Lastly, the Vox feminae & Aurora choirs and the Reykjavík Chamber Orchestra– two separate concerts which were captivating in different ways– closed the festival. The conjoined angelic voices of the choirs sang in the open spaces of Harpa itself, filling the entire structure with beauty. Conductor Margrét J. Pálmadóttir led them finally into a locative stream of an improvised piece as they descended a stairway away from onlookers. The Reykjavík Kammersveit focused their energies on the work of Atli Heimir Sveinsson, whose music demanded careful attention for its remarkable, otherworldly style. They also gave a rendition of the curious and challenging Pattern IIb by Gunnar Andreas Kristinsson, for xylophone, marimba, vibraphone, and winds.

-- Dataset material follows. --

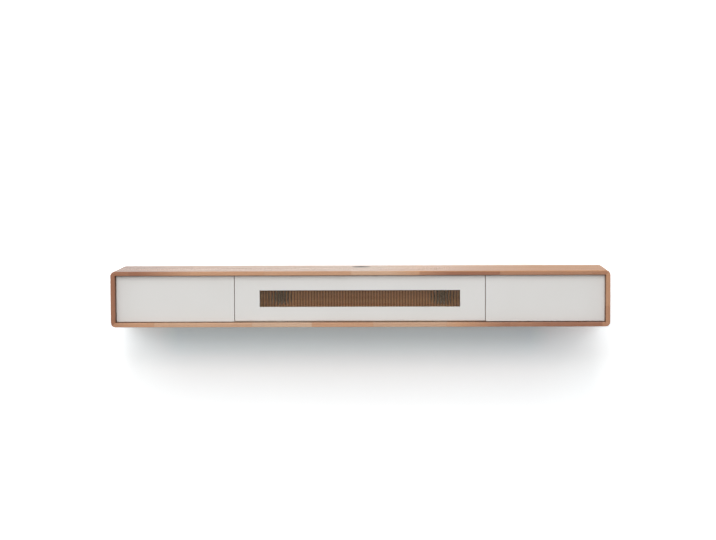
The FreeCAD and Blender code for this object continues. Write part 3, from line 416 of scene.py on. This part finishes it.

As this saga came to a close, there was the presence of the snow-covered Esja mountain, a spiritually significant point of camaraderie amongst the people of Reykjavík, and it seemed to be conveying in its majestic silence an idea Albert Camus once articulated: “In the midst of winter, I finally learned that there was in me an invincible summer.” Indeed, inside each of the composers, performers, and organizers here at Dark Music Days could be glimpsed this invincible summer, with all its radiance.